Der Sachverhalt:
Die klagende GmbH ist Gesamtrechtsnachfolgerin der B-GmbH, deren Unternehmensgegenstand im Handel mit und in der Verwaltung von Immobilien bestand. Die B-GmbH, im Streitjahr 2011 durch ertragsteuerrechtliche Organschaft als Organträgerin mit der Klägerin als Organgesellschaft verbunden, bilanzierte nach einem vom Kalenderjahr abweichenden Wirtschaftsjahr (1.7.-30.6.); ihre Anteile wurden im Streitjahr zu 100 % von der X-KG gehalten, die (neben der B-GmbH) an der Klägerin beteiligt war (zu 5,5 %). Die Klägerin war im Streitjahr alleinige Kommanditistin der ebenfalls nach einem vom Kalenderjahr abweichenden Wirtschaftsjahr (1.7.-30.6.) bilanzierenden Y-KG. Diese erwarb im Juni 2011 von der Klägerin ein Grundstück mit aufstehendem Gebäude zum Preis von 1,4 Mio. € (Übergang von Nutzungen und Lasten mit dem 29.6.2011). Die B-GmbH hatte in ihrem Jahresabschluss zum 30.6.2007 einen Gewinn aus dem Verkauf einer Immobilie (rd. 1,26 Mio. €) gewinnmindernd in eine Rücklage nach § 6b Abs. 3 EStG eingestellt. Im Rahmen einer Außenprüfung wurde dieser Posten in der Steuerbilanz der B-GmbH zum 30.6.2007 auf einen Betrag von rd. 1,24 Mio. € herabgesetzt. In den Steuerbilanzen für die nachfolgenden Jahre hat die B-GmbH die Rücklage mit diesem Betrag ausgewiesen; in den Handelsbilanzen behielt sie den ursprünglichen Ansatz bei.
Mit notariell beurkundetem Vertrag vom 27.2.2012 wurde die B-GmbH auf die Klägerin verschmolzen (Verschmelzungsstichtag: 1.7.2011). Der Verschmelzung war der Jahresabschluss der B-GmbH zum 30.6.2011 als Schlussbilanz des übertragenden Rechtsträgers zugrunde zu legen. Laut Vertrag sollte die Verschmelzung handelsbilanziell und steuerrechtlich zu Buchwerten erfolgen; die in der Schlussbilanz des übertragenden Rechtsträgers angesetzten Werte waren beim übernehmenden Rechtsträger fortzuführen. Die B-GmbH löste die Rücklage in ihrer Handelsbilanz zum 30.6.2011 in voller Höhe und in ihrer Steuerbilanz zu diesem Stichtag i.H.v. rd. 410.000 € gewinnerhöhend auf. Eine gewinnerhöhende Auflösung des verbliebenen Betrages (rd. 830.000 €) nahm die B-GmbH in ihrer Steuerbilanz nicht vor. Sie war der Auffassung, dass dieser Teil der Rücklage infolge der Verschmelzung noch im Wirtschaftsjahr 2010/2011 auf die Klägerin übergegangen war; dort könne sie auf die Anschaffungskosten für einen Grunderwerb der Y-KG (Klägerin als alleinige Kommanditistin der Y-KG) übertragen werden.

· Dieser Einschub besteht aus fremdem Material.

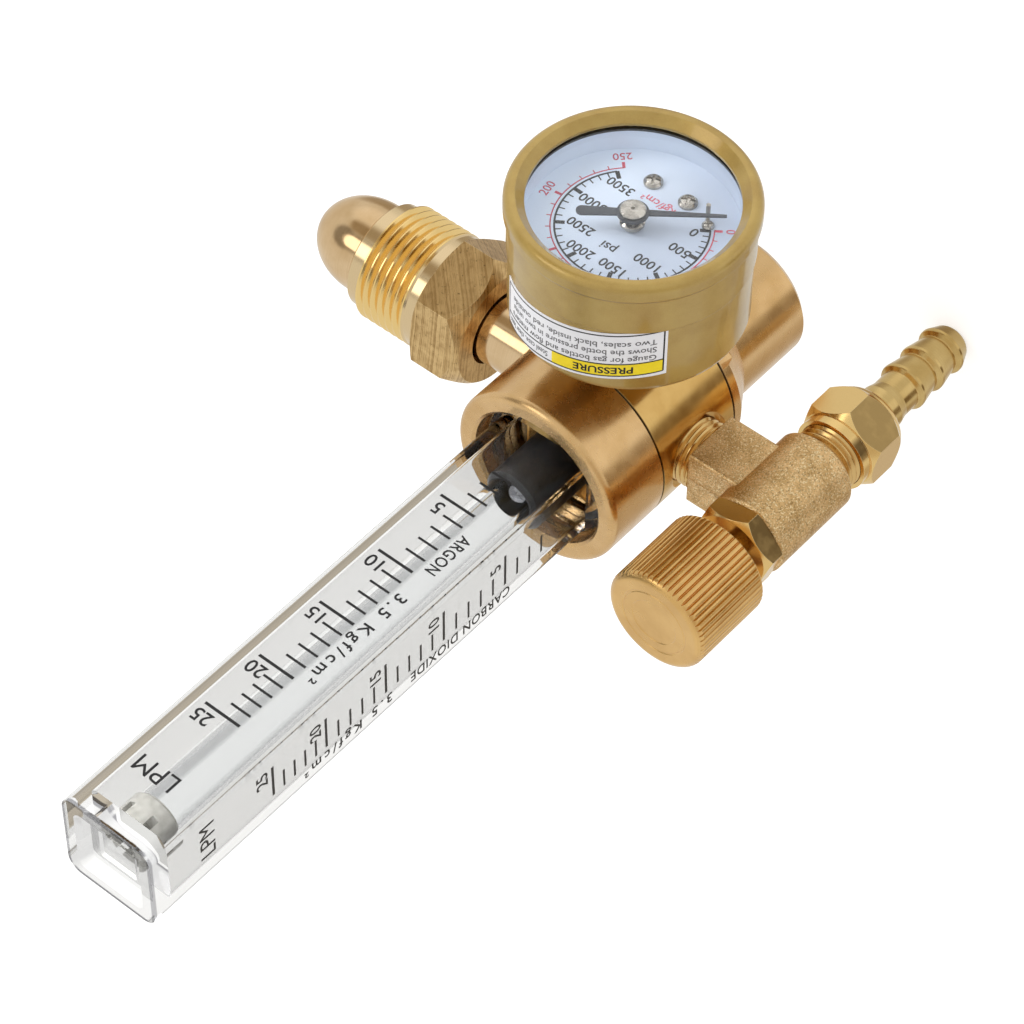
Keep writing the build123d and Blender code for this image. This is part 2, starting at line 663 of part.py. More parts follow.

Im Jahr 2012 reichte die Klägerin zum Streitjahr entsprechende Steuererklärungen für die B-GmbH beim Finanzamt ein. Dieses folgte zunächst den Erklärungen und erließ auf dieser Grundlage Bescheide zur Körperschaftsteuer 2011 und zum Gewerbesteuermessbetrag 2011. Im Rahmen einer die B-GmbH betreffenden Außenprüfung für die Jahre 2009 bis 2011 vertraten die Prüfer die Auffassung, die in der Steuerbilanz zum 30.6.2011 noch vorhandene Rücklage (rd. 830.000 €) sei gem. § 6b Abs. 3 Satz 5 EStG gewinnerhöhend aufzulösen, da mit Ablauf des 30.6.2011 das vierte auf die Bildung der Rücklage folgende Wirtschaftsjahr der B-GmbH geendet und diese nicht über ein Reinvestitionsobjekt verfügt habe. Daher sei im Wirtschaftsjahr 2010/2011 eine Gewinnerhöhung von rd. 830.000 € sowie außerbilanziell ein Gewinnzuschlag nach § 6b Abs. 7 EStG i.H.v. (4 x 6 % = 24 % von rd. 830.000 €) rd. 200.000 € in Ansatz zu bringen. Das Finanzamt erließ auf dieser Grundlage Änderungsbescheide zur Körperschaftsteuer 2011 und zum Gewerbesteuermessbetrag 2011.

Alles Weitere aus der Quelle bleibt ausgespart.